If you do not have those artifacts, the honest answer is that you are earlier in the process than the target role requires. That is not a permanent condition. It is a sequencing problem. The question is whether you are willing to spend the next eighteen months building the actual capability rather than the appearance of it.
Judgment Turn
Here is what no recruiter briefing will tell you directly: the global remote Product Manager market has a sharp bifurcation. The top tier, roles that pay $150,000 United States dollar equivalent and above in total compensation, is small, competitive, and dominated by people with verifiable async track records. The mid tier, roles that are technically remote but priced at local-market equivalents, is large and growing.
The companies filling the top tier are not looking for remote workers. They are looking for multipliers who happen to be distributed. The distinction is in the work product: a multiplier makes the distributed team better; a remote worker is simply located elsewhere.
The path between those two outcomes is not a career framework. It is a specific body of work, developed over years, in environments that forced it. The people who have it are rare. The compensation reflects the rarity.
Key Takeaways
- Remote-ready means your work product creates alignment without your presence, not that you own the right tools or live in the right timezone.
- Technical Product Manager is the fastest path to closing the compensation gap in distributed roles because it reduces two coordination costs simultaneously.

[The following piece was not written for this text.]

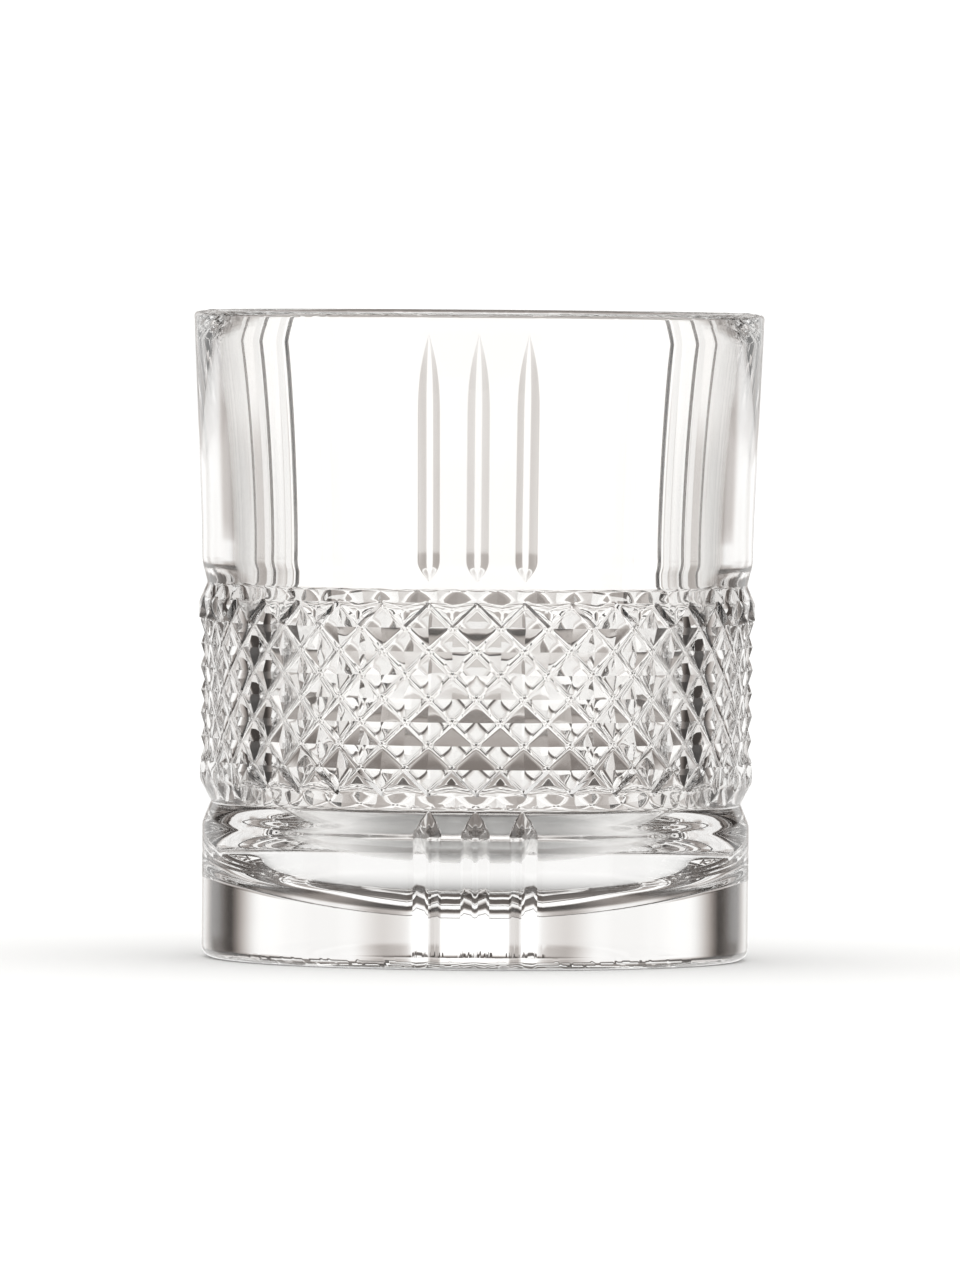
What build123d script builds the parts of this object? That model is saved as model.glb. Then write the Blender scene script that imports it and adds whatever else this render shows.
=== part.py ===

- The async communication gap takes 12 to 18 months to close deliberately because the feedback loop on async writing is slow and sparse.
- Thoughtworks and similar global delivery firms produce remote-ready senior Product Managers because client delivery forces written clarity with fast visible consequences.
- The top-tier remote Product Manager market is bifurcated sharply, and optimizing for the appearance of remote-readiness reliably routes you to the lower half.